At 3,200 megapixels, it will be the world’s largest digital camera. Its light-gathering power is among the largest in the world, enabling it to detect faint objects with short exposures.
The Large Synoptic Survey Telescope’s uniquely wide field of view allows it to observe large areas of the sky at once and move quickly between images. It can cover the sky twice a week and take more than 800 panoramic images each night.
Wallin said the primary science purpose of the telescope is to explore “dark energy,” a force that is pushing accelerating galaxies further and further apart.
Numerous other projects also will take advantage of this facility, he said, including galaxy-evolution studies, asteroid detection and variable star detection.
He added that the project recently received the final go-ahead by the National Science Foundation.
“We anticipate there being funding available in the 2014 budget, with construction slated to be completed by about 2020,” Wallin said.
For more information about the Large Synoptic Survey Telescope, visit www.lsst.org.
In addition to his duties as a physics and astronomy professor, Wallin serves as director of MTSU’s computational sciences doctoral program. His primary research is aimed at understanding the gravitational interactions in the universe.
In recent years, Wallin has become involved in the Zooniverse project, which allows volunteer citizen scientists to contribute their eyes and intellect to analyzing scientific data. Under this umbrella, he created the “Merger Zoo” (http://blog.galaxyzoo.org/2012/06/15/merger-zoo) with former George Mason University graduate student Anthony Holincheck. This project allowed volunteers to help match simulated galaxy collisions with real interacting systems.

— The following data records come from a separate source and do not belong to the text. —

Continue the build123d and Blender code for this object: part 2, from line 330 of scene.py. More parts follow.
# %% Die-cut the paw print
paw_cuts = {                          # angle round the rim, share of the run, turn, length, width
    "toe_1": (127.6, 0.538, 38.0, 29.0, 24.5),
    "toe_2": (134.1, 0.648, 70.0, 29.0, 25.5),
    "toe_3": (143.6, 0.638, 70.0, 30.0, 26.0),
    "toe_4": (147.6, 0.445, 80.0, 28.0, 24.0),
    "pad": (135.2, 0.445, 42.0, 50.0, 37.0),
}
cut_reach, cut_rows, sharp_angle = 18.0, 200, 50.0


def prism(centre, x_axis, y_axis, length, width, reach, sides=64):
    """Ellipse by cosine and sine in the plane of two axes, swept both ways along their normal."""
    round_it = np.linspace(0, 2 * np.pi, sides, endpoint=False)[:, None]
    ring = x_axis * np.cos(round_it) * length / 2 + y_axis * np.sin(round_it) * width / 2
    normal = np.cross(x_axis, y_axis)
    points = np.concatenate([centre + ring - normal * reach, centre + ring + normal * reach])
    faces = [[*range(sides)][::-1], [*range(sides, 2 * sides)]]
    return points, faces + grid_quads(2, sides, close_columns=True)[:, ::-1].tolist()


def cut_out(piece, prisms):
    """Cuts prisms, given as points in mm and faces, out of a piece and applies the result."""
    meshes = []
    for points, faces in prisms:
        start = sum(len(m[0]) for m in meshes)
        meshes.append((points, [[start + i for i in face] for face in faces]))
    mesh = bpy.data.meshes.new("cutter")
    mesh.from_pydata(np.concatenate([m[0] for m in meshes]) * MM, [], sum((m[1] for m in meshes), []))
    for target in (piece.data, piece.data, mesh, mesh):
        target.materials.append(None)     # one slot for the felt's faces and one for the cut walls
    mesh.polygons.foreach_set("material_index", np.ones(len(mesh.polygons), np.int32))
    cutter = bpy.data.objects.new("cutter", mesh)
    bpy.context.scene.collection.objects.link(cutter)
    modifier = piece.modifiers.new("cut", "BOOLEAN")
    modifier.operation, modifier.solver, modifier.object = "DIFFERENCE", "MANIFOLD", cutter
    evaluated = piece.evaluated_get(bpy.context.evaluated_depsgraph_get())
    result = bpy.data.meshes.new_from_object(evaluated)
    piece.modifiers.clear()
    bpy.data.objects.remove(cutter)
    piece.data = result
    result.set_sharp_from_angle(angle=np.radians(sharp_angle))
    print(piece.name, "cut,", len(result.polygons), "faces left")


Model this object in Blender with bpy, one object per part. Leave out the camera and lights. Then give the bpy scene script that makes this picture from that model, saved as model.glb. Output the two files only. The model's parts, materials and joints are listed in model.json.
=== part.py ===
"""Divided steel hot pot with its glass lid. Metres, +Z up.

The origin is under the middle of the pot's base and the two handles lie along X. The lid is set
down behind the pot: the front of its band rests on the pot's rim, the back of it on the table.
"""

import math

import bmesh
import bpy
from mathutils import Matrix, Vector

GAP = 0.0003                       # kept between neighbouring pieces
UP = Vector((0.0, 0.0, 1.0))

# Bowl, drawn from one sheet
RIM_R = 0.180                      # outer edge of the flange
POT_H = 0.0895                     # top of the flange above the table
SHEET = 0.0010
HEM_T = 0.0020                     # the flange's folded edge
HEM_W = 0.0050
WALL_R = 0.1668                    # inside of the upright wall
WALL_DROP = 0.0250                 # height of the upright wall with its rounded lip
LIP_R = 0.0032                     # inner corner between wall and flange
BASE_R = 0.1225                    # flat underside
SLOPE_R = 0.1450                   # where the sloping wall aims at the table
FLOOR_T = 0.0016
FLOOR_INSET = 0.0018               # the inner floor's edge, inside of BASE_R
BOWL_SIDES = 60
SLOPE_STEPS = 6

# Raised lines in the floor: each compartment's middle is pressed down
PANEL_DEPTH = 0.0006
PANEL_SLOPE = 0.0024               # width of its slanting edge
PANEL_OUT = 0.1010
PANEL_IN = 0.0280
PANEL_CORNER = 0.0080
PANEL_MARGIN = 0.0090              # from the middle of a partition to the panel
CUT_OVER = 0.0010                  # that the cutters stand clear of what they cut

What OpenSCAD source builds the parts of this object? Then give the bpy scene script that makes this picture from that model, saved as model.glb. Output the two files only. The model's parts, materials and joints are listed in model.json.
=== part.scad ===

MTSU “First Friday Star Parties” for fall 2012 include:
- Friday, Oct. 5 — “Funky Fizix in Films: Having Fun at Hollywood’s Expense,” led by Dr. Eric Klumpe, professor of physics and astronomy;
- Nov. 2 — “The Autumn Sky: Our Local Galectic Clusters,” led by physics and astronomy instructor Jana Ruth Ford; and
- Dec. 7 —“Supernovae: Nature’s Brightest Candles,” led by Dr. Charles Higgins, associate professor of physics and astronomy.